--- begin Material ---

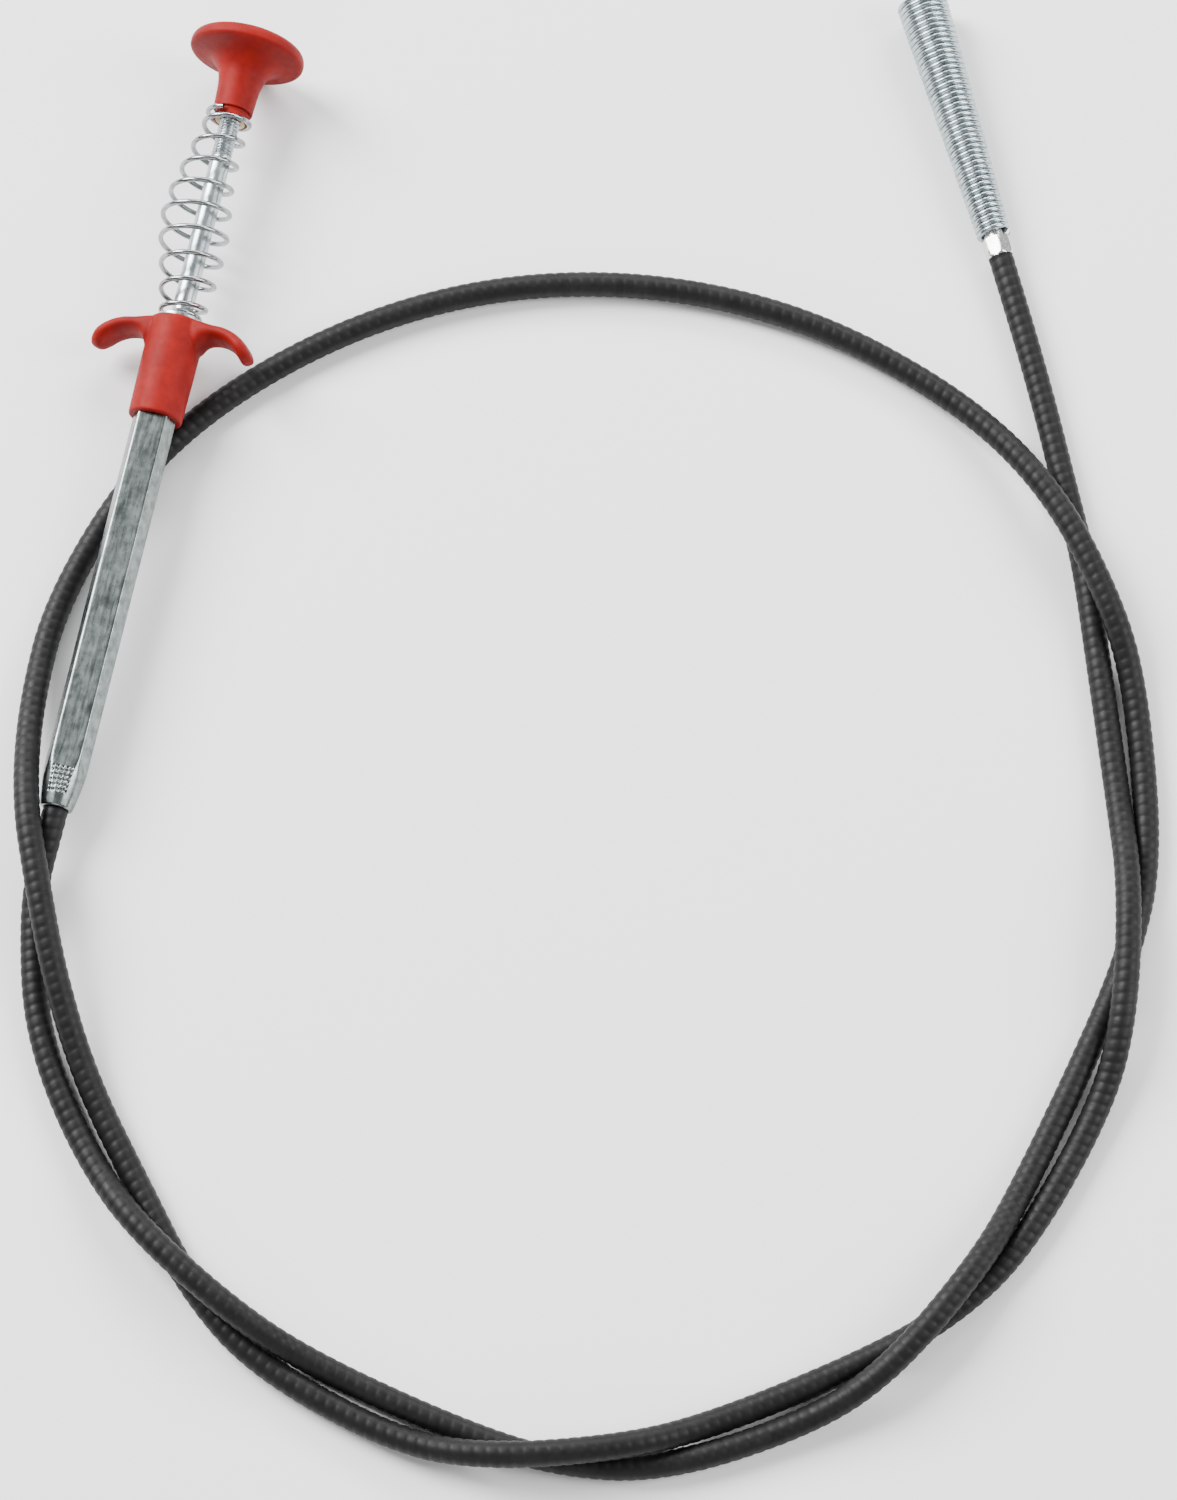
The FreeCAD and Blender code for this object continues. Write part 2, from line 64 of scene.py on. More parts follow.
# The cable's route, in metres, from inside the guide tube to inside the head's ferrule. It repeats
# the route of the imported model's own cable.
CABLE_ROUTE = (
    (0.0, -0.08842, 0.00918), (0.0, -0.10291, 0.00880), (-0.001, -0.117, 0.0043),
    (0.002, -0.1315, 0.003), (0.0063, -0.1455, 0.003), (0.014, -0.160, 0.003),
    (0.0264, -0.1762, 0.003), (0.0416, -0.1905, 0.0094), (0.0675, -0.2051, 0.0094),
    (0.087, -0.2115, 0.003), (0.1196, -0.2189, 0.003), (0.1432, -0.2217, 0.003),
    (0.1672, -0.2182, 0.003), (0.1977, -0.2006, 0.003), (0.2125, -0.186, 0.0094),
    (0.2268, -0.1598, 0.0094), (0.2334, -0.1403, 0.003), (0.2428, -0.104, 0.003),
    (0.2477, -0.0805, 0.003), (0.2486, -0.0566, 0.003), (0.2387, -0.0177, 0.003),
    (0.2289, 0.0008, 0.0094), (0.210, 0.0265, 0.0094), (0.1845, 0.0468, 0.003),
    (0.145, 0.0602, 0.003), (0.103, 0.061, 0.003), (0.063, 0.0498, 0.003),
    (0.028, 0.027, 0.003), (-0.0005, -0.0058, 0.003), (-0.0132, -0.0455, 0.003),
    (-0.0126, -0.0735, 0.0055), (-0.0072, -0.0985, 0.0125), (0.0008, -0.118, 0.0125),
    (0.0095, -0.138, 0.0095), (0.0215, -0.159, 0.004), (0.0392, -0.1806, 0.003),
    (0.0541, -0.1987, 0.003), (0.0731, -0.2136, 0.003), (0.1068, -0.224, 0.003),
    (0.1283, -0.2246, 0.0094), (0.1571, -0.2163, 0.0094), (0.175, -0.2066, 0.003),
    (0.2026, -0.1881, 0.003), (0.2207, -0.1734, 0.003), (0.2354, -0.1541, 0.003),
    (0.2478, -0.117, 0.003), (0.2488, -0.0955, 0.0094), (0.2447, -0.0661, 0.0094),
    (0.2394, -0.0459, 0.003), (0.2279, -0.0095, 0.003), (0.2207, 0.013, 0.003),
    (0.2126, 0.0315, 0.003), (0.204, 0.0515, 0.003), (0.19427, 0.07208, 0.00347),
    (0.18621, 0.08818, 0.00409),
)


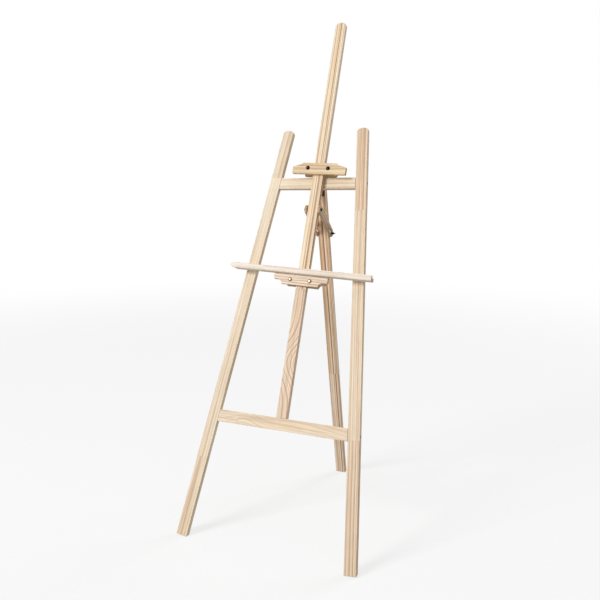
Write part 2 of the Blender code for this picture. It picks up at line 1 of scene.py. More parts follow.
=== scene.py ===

--- end Material ---

Return exactly the lines that run from the top of the listing above to the line containing "# The cable's", please, keeping both end lines and leaving out everything else.

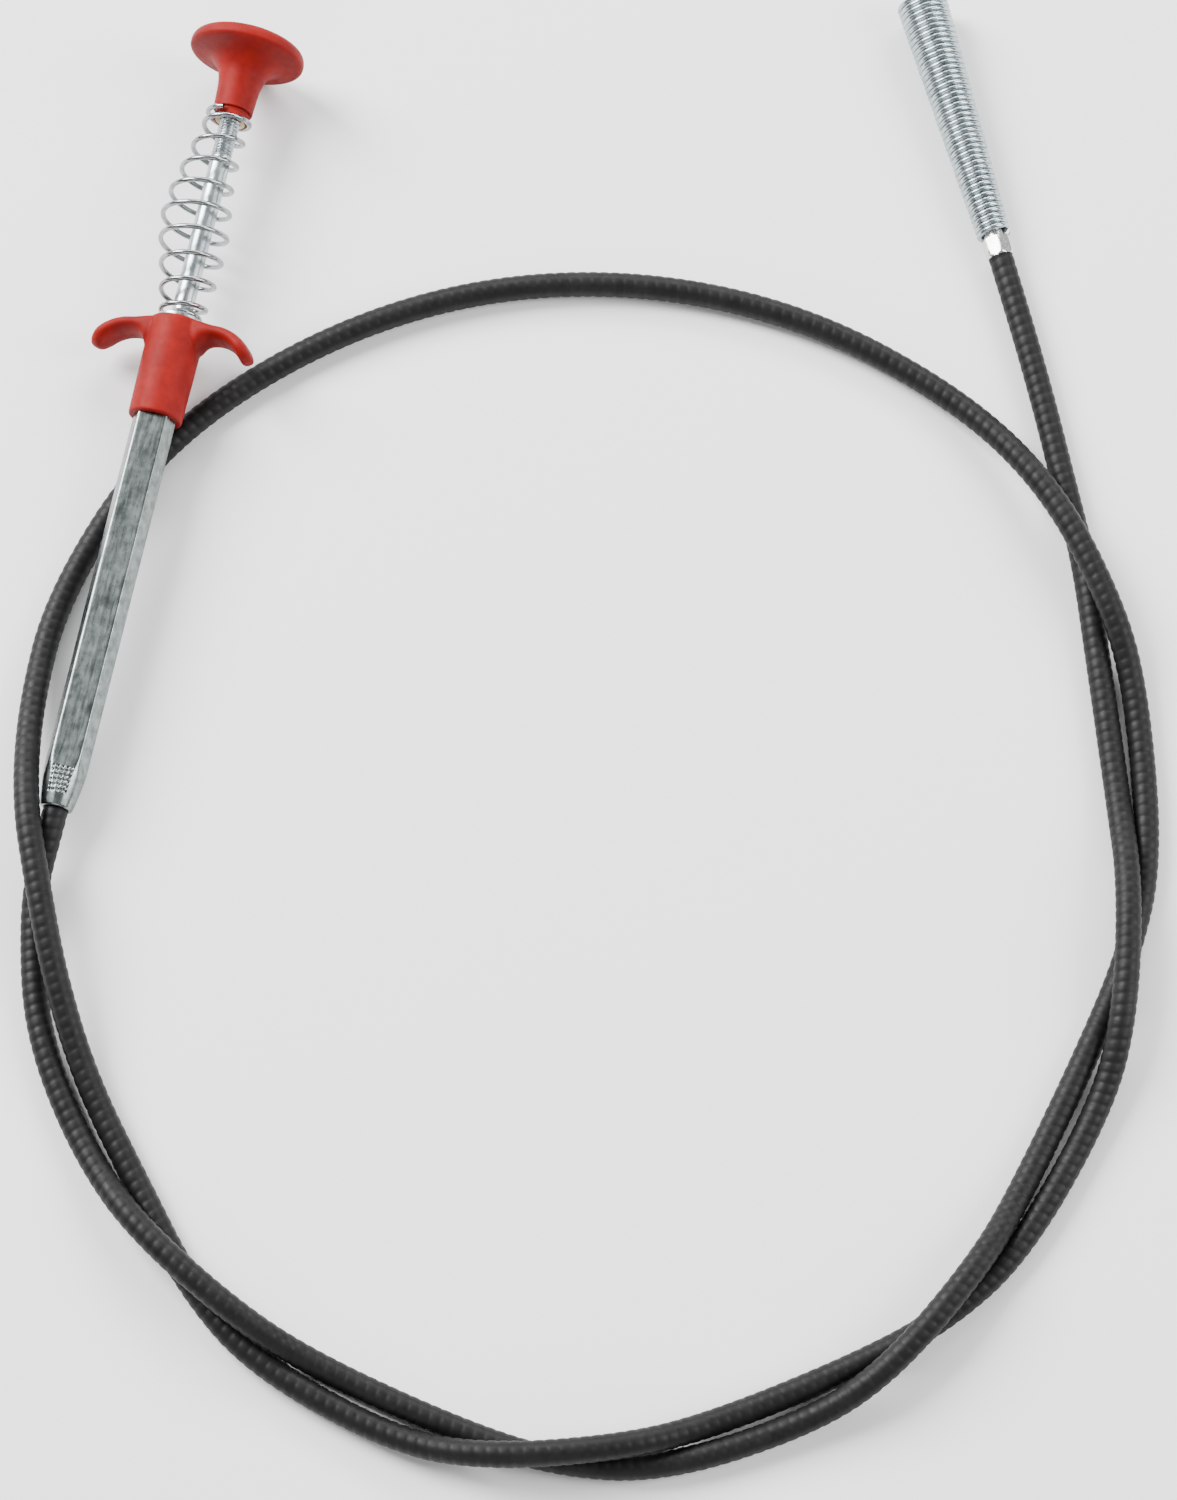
The FreeCAD and Blender code for this object continues. Write part 2, from line 64 of scene.py on. More parts follow.
# The cable's route, in metres, from inside the guide tube to inside the head's ferrule. It repeats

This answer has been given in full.